§ **GIVEN EXERCISE**: Filter the entries, keeping every line with the word "Blender".

§ **MATERIAL FOR THIS TASK**:

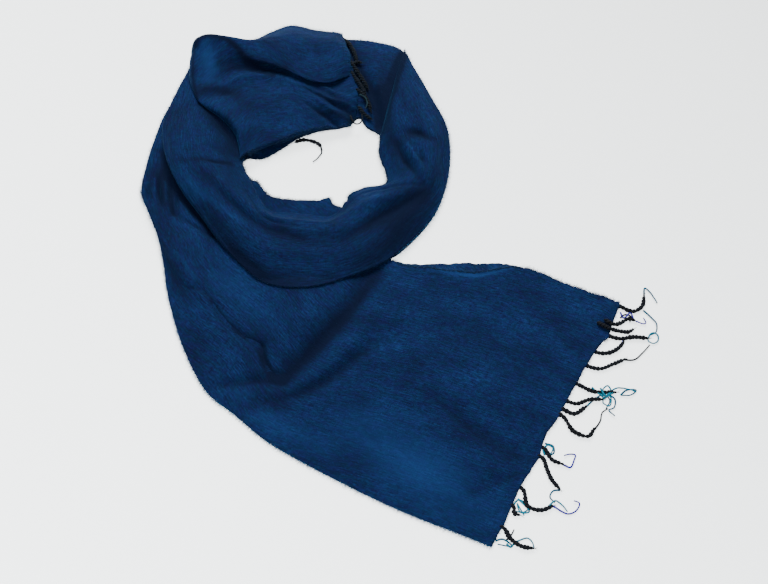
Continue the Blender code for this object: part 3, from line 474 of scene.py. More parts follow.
def fold_relief(folds, x, y):
    """Height that the folds add: for each, its lift times a mix of a bell of the distance to its
    route and, as far as it is a crease, a falling exponential of that distance."""
    total = np.zeros_like(x)
    for _name, points, left, right, lifts, crease in folds:
        run = lengths(points)
        route = through(run, points, np.linspace(0, run[-1], ROUTE_POINTS))
        heading = unit(np.gradient(route, axis=0))
        reach = FOLD_WIDTHS * max(left, right)
        low, high = route.min(axis=0) - reach, route.max(axis=0) + reach
        inside = (x > low[0]) & (x < high[0]) & (y > low[1]) & (y < high[1])
        dx = x[inside][:, None] - route[:, 0]
        dy = y[inside][:, None] - route[:, 1]
        near = (dx * dx + dy * dy).argmin(axis=1)
        rows = np.arange(len(near))
        dx, dy = dx[rows, near], dy[rows, near]
        away = np.hypot(dx, dy)
        side = (heading[near, 0] * dy - heading[near, 1] * dx) / np.maximum(away, 1e-6)
        width = right + (left - right) * (0.5 + 0.5 * side)
        share = away / width
        bell = np.exp(-share ** 2)
        sharp = np.exp(-1.6 * (np.sqrt(share ** 2 + 0.01) - 0.1))
        shape = (1 - crease) * bell + crease * sharp
        total[inside] += np.interp(near / (ROUTE_POINTS - 1), (0.0, 0.5, 1.0), lifts) * shape
    return total


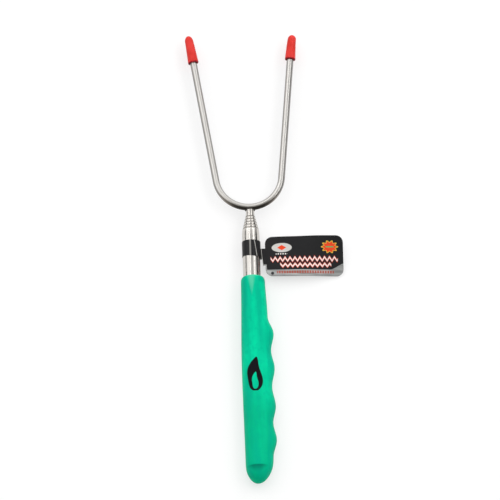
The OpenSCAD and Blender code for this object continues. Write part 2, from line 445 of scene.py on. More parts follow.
def addModifier(piece, kind, **settings):
    takeUp(piece)
    added = piece.modifiers.new(kind.lower(), kind)
    for name, value in settings.items():
        setattr(added, name, value)
    bpy.ops.object.modifier_apply(modifier=added.name)


def smoothOver(piece, levels):
    addModifier(piece, "SUBSURF", levels=levels, render_levels=levels)


def closeUp(piece):
    # Merges doubles and points every face outwards
    openUp(piece)
    bpy.ops.mesh.remove_doubles(threshold=doubleGap)
    bpy.ops.mesh.normals_make_consistent(inside=False)
    letGo()


def settle(piece, material, body, replaced=(), sharp=None):
    # Freezes a piece's place, shades and paints it and hands it to its body
    takeUp(piece)
    bpy.ops.object.transform_apply(location=True, rotation=True, scale=True)
    if sharp:
        bpy.ops.object.shade_smooth_by_angle(angle=radians(sharp))
    else:
        bpy.ops.object.shade_smooth()
    if material:
        piece.data.materials.clear()
        piece.data.materials.append(material)
    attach(piece, body)
    if replaced:
        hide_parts(*replaced)
    letGo()
    return piece


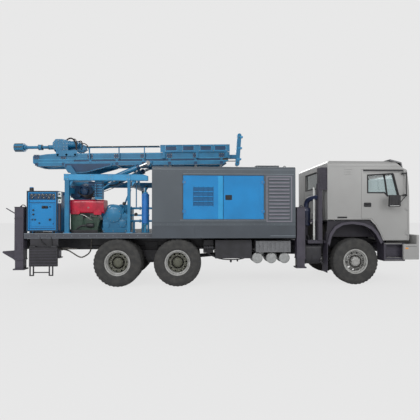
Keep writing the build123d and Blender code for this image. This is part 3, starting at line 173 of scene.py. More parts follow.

§ **COMPLETED EXERCISE**:
Continue the Blender code for this object: part 3, from line 474 of scene.py. More parts follow.
The OpenSCAD and Blender code for this object continues. Write part 2, from line 445 of scene.py on. More parts follow.
Keep writing the build123d and Blender code for this image. This is part 3, starting at line 173 of scene.py. More parts follow.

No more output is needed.